Numerous authors have claimed that the Golden Rectangle is the most aesthetically pleasing of all rectangles. The more modern interest in this question was largely initiated by a series of rather crankish publications by the German researcher Adolph Zeising, which started in 1854 with Neue Lehre von den Proportionen des menschlichen Körpers (The latest theory of proportions in the human body) and culminated in the publication (after Zeising's death) of a massive book, Der Goldne Schnitt (The golden section), in 1884. In these works, Zeising combined his own interpretation of Pythagorean and Vitruvian ideas to argue that "the partition of the human body, the structure of many animals which are characterized by well-developed building, the fundamental types of many forms of plants,...the harmonics of the most satisfying musical accords, and the proportionality of the most beautiful works in architecture and sculpture" are all based on the Golden Ratio. To him, therefore, the Golden Ratio offered the key to the understanding of all proportions in "the most refined forms of nature and art." [pp. 178—179]

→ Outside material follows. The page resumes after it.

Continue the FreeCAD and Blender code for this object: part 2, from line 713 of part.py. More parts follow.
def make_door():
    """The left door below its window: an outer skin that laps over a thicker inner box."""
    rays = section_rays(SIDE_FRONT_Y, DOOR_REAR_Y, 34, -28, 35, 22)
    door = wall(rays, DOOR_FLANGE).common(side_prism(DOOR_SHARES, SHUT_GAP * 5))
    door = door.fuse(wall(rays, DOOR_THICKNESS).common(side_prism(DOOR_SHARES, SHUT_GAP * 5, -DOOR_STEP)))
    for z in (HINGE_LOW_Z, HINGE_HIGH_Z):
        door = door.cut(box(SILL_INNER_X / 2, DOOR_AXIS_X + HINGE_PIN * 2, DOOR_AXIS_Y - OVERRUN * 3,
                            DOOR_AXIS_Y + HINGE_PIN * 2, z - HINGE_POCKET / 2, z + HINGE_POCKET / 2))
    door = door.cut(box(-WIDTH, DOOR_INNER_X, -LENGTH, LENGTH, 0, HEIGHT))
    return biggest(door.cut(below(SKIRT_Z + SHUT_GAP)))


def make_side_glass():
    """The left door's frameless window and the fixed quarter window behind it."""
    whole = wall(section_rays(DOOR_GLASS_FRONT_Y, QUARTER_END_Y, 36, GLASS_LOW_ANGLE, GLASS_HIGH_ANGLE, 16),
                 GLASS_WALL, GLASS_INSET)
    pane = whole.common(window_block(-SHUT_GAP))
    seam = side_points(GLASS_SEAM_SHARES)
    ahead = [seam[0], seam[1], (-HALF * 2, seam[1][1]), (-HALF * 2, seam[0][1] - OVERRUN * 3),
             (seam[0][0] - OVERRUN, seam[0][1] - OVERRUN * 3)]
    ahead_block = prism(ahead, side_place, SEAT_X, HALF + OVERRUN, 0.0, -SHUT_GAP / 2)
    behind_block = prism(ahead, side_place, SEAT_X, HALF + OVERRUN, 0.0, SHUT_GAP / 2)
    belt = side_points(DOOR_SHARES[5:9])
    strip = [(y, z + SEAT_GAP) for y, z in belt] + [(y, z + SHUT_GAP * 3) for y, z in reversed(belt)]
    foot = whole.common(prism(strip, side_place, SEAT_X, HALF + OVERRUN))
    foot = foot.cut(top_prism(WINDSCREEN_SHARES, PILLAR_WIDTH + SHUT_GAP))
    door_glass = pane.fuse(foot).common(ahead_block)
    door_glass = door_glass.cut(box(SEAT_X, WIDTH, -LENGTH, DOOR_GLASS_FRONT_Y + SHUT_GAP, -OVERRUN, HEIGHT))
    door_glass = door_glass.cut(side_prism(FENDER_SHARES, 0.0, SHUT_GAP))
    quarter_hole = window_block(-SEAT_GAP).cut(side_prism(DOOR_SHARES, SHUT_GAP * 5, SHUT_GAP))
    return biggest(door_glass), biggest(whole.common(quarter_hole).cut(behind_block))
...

The history of such claims is interesting anthropology and the author adopts an admirably analytical and objective stance in analyzing them. Virtually all claims turn out to have no substance to them beyond keen imaginations and wishful longing. Thus, this volume provides a nice antidote to rampant number mysticism.
All the attempts to disclose the (real or false) Golden Ratio in various works of art, pieces of music, or poetry rely on the assumption that a canon for ideal beauty exists and can be turned to practical account. History has shown, however, that the artists who have produced works of lasting value are precisely those who have broken away from such academic precepts. In spite of he Golden Ratio's importance for many areas of mathematics, the sciences, and natural phenomena, we should, in my humble opinion, give up its application as a fixed standard for aesthetics, either in the human form or as a touchstone for the fine arts. [p. 200]
I did have one very small peeve: I would like to have seen more paragraphs that collected thoughts into shorter, more coherent units; I thought the author's paragraphs rambled somewaht. But I got past it easily enough and enjoyed the book.
The author gets high marks from me for scienticity in this book, which I found very readable without sacrificing precision in its analysis. It's a very good example of rational, analytical thinking in action.